[Excerpt from a dataset]
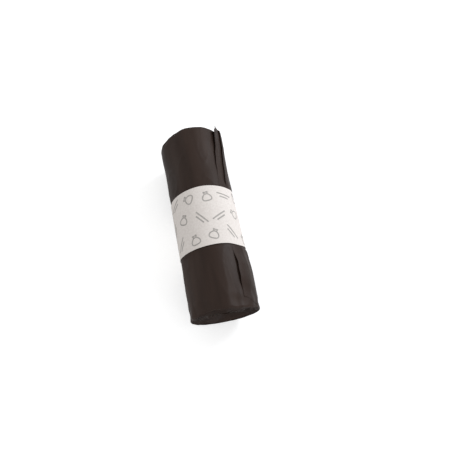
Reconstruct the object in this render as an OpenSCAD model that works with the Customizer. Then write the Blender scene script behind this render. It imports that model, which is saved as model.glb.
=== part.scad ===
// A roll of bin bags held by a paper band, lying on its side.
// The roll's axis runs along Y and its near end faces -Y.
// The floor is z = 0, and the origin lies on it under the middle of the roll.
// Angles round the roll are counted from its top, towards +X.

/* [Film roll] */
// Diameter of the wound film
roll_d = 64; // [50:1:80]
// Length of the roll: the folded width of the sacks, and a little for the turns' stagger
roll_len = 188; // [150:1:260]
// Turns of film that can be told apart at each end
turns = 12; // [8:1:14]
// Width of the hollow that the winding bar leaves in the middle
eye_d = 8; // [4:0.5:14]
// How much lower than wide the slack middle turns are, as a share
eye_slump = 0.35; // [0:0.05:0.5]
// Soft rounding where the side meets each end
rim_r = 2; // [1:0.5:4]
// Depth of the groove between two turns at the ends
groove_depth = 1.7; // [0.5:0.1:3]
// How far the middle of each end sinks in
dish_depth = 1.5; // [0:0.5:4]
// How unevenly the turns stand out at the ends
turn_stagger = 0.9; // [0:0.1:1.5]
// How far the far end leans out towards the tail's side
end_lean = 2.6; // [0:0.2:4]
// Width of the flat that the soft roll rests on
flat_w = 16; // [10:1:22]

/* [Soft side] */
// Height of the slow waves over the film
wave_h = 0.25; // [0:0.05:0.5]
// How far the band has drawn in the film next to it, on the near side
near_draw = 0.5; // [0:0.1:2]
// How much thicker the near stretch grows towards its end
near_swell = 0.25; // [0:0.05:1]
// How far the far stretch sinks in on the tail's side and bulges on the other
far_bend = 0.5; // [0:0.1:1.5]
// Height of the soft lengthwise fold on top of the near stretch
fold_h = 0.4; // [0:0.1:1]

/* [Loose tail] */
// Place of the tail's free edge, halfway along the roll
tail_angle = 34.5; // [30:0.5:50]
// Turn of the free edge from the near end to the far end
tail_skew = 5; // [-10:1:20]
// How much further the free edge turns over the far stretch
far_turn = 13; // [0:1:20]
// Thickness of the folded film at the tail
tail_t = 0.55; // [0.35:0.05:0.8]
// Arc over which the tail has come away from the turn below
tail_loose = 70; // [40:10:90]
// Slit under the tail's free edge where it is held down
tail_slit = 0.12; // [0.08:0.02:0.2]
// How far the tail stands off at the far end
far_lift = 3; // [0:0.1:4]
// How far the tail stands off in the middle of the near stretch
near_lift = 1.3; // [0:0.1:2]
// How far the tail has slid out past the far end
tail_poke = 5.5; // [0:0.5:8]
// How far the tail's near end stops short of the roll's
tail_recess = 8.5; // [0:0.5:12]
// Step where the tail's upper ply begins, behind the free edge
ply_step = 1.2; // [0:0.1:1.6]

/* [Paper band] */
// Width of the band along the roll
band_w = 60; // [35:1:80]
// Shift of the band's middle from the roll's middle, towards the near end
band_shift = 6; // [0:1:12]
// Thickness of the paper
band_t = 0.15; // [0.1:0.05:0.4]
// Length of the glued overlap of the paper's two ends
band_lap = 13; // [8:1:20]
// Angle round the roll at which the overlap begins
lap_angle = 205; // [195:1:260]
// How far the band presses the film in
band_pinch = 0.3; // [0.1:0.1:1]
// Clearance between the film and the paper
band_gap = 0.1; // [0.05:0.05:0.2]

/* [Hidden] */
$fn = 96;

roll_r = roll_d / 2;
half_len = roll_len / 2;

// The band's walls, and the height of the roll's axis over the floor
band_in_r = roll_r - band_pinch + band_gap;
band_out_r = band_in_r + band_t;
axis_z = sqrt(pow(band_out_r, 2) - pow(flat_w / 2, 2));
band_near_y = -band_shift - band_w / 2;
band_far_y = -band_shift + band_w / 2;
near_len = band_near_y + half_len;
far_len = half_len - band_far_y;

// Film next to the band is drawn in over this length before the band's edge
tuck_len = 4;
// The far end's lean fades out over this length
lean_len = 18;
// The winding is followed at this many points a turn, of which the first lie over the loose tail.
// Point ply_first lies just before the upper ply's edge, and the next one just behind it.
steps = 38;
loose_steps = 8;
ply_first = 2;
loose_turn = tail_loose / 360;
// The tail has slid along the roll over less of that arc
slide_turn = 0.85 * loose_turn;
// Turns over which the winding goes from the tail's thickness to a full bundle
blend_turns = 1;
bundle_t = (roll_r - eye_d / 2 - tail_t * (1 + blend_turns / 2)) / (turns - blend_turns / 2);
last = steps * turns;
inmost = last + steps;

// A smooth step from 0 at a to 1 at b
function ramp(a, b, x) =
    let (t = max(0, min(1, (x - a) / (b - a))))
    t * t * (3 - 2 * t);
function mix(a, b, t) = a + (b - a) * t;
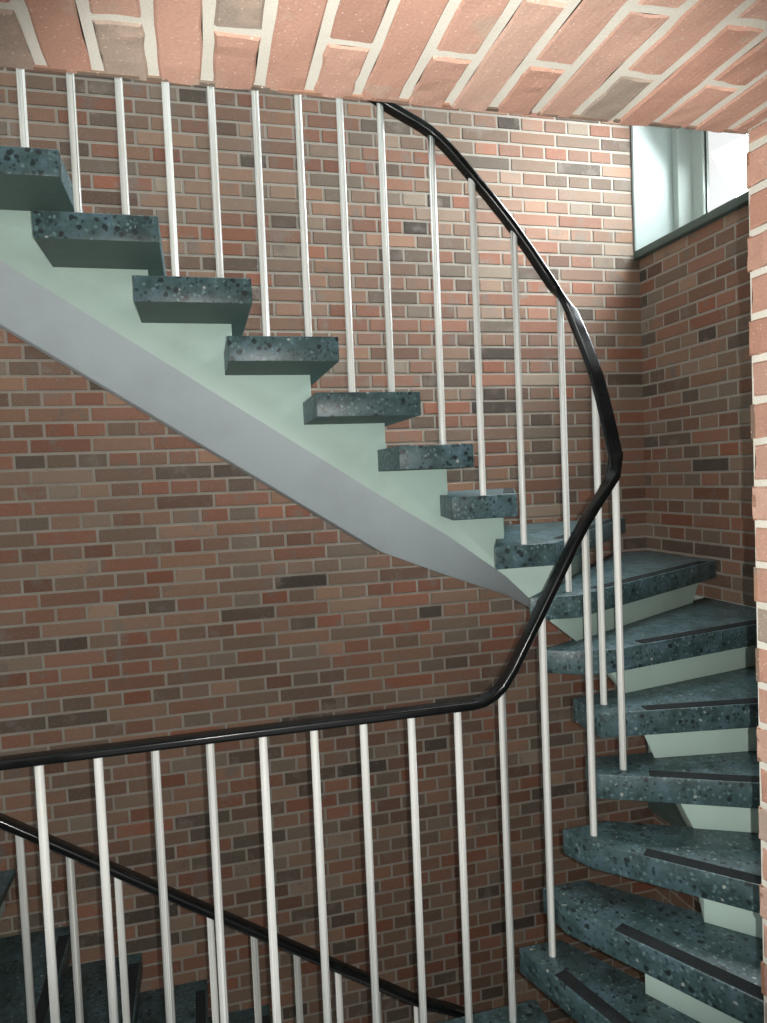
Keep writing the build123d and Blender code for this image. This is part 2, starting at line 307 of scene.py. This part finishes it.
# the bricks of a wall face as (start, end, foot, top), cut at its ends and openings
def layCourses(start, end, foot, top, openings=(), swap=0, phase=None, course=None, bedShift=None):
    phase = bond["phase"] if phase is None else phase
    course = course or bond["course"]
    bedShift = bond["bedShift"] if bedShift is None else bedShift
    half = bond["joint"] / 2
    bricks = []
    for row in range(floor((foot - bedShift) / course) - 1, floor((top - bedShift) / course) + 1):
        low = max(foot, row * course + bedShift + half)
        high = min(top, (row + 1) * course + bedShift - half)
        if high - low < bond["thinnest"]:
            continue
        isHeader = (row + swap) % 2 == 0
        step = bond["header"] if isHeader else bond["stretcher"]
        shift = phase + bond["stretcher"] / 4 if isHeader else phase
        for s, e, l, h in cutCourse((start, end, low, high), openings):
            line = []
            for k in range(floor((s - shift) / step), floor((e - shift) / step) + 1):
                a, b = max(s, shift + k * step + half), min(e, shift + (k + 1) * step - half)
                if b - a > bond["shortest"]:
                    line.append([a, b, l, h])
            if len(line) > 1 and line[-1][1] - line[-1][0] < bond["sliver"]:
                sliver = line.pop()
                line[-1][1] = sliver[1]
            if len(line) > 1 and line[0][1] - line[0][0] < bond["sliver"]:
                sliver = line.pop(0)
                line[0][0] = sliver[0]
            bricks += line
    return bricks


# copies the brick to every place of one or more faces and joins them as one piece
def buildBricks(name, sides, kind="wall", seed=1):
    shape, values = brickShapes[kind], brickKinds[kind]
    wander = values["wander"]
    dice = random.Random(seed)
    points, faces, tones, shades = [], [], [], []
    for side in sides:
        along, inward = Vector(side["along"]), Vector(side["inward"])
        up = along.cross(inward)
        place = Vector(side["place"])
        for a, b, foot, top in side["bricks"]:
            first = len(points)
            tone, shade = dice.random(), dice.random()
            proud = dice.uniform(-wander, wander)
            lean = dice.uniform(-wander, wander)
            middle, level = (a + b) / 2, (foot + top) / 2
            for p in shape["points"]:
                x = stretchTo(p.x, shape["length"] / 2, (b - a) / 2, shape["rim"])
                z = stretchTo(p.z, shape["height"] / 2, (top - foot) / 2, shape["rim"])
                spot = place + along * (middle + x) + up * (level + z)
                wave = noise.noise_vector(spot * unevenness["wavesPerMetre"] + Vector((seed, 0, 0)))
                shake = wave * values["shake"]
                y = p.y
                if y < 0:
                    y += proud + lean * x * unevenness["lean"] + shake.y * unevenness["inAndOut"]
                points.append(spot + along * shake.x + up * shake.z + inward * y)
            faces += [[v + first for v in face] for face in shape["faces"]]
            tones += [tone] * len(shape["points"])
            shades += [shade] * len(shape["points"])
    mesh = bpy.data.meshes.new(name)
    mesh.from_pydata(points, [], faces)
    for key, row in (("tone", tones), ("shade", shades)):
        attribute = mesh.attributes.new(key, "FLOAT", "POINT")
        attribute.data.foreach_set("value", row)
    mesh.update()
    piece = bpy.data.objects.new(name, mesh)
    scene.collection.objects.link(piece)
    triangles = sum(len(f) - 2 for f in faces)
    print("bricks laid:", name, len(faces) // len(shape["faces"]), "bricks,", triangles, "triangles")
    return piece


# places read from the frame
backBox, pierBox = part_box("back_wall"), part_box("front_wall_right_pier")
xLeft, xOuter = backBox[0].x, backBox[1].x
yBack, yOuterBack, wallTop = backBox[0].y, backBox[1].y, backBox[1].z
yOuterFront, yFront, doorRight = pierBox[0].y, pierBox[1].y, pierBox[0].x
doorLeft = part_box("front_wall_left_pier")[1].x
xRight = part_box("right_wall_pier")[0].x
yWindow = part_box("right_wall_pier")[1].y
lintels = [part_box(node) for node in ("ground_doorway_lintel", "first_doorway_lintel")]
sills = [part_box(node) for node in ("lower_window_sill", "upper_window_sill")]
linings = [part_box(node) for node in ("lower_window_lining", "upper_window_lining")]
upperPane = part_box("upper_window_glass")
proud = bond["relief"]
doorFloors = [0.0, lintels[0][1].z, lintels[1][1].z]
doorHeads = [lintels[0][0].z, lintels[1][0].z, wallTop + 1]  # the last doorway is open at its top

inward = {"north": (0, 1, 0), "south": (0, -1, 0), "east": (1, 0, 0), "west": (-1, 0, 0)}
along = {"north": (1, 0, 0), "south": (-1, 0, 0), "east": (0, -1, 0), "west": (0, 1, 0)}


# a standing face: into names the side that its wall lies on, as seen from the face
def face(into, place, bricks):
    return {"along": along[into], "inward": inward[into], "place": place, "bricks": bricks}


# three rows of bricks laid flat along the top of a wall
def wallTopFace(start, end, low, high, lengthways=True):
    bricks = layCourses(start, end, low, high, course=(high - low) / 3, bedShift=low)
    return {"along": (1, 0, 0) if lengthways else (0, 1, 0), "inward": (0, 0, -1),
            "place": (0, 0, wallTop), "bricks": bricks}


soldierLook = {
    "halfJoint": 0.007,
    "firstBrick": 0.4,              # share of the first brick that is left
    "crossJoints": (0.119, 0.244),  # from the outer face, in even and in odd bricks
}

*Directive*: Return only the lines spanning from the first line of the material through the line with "top, towards +X.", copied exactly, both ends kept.

*Answer in full*:
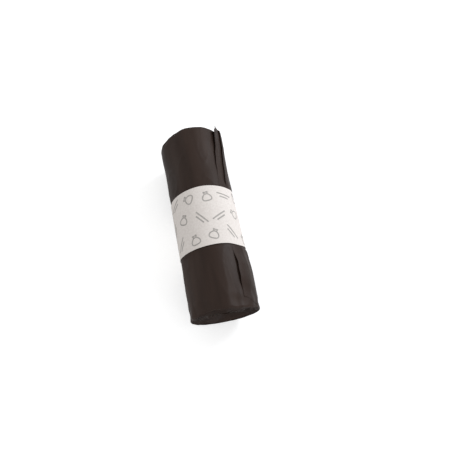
Reconstruct the object in this render as an OpenSCAD model that works with the Customizer. Then write the Blender scene script behind this render. It imports that model, which is saved as model.glb.
=== part.scad ===
// A roll of bin bags held by a paper band, lying on its side.
// The roll's axis runs along Y and its near end faces -Y.
// The floor is z = 0, and the origin lies on it under the middle of the roll.
// Angles round the roll are counted from its top, towards +X.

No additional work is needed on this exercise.